Syndication is essentially what we’re doing with private lenders (Except we do a “Debt Financing,” whereas syndications use an “Equity Ownership” model).  You might put in some, or even none of your own money into a deal.  You contribute the Intellectual Capital, and your private lenders contribute the Monetary Capital.  If your network knows what you do, and needs you to invest their money, how can they say no?]
Anything else you’d like to say?
“The secret to living is giving.”
A cousin of that quote is: “Help people get what they want, and you’ll eventually get everything you want.”
I think as long as we live by that mantra, things are going to be great.

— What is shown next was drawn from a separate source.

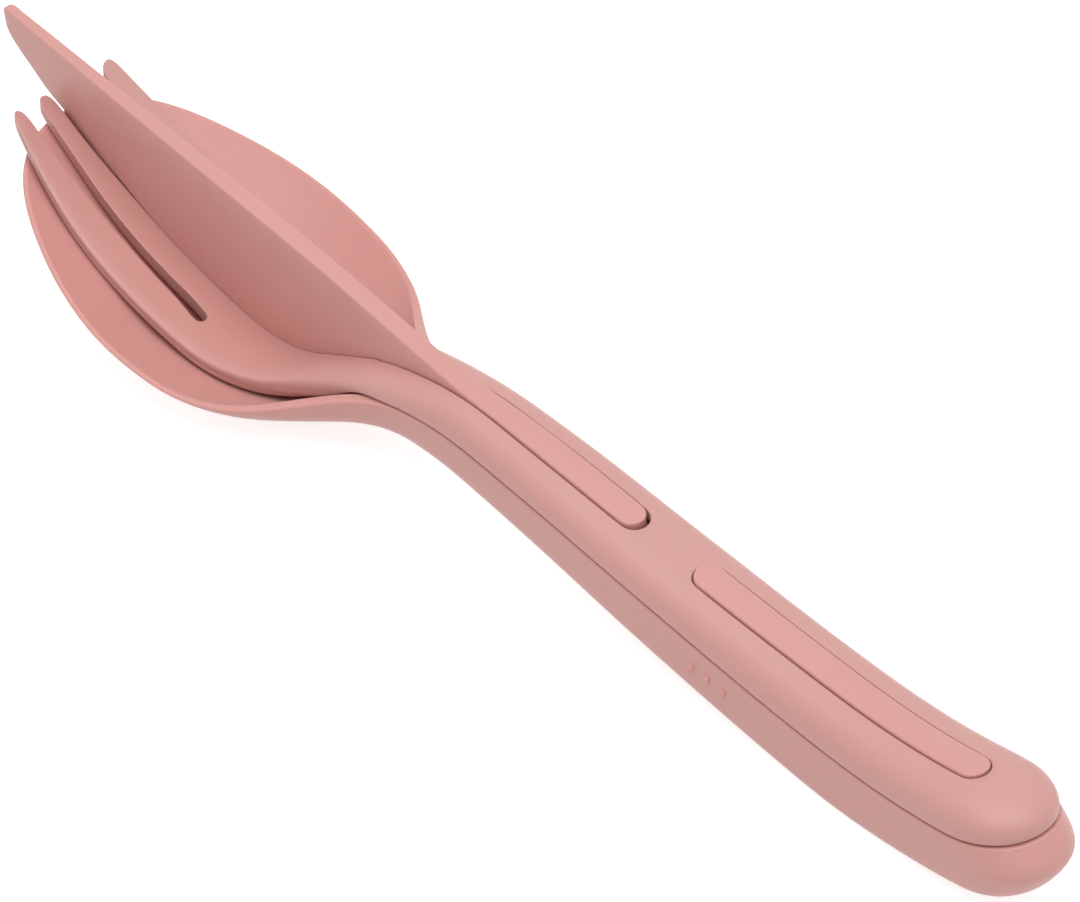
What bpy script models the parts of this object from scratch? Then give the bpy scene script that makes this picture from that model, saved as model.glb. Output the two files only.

JC:  Here’s a guy who starts investing virtually, learns about syndication and raising private money, and takes on a 168 unit building as his first multi-family investment.   Joe would probably tell you, “I just got in, and took action.  I learned and took action.  I didn’t just learn, and learn, and learn.”  Don’t just continue to attend webinars and classes…You have to go do it!  Get out into the field and start making offers!  You might have to make 2 offers to get a deal.  You might have to make 30-40 offers to get a great deal.  But unless you make an offer, no one is going to know you’re a real estate investor, and making offers is where it begins.
Be Daring,

Joe Fairless is real estate investor based in Cincinnati, Kentucky.  Mostly investing in commercial property, he currently controls over $132,000,000 of real estate.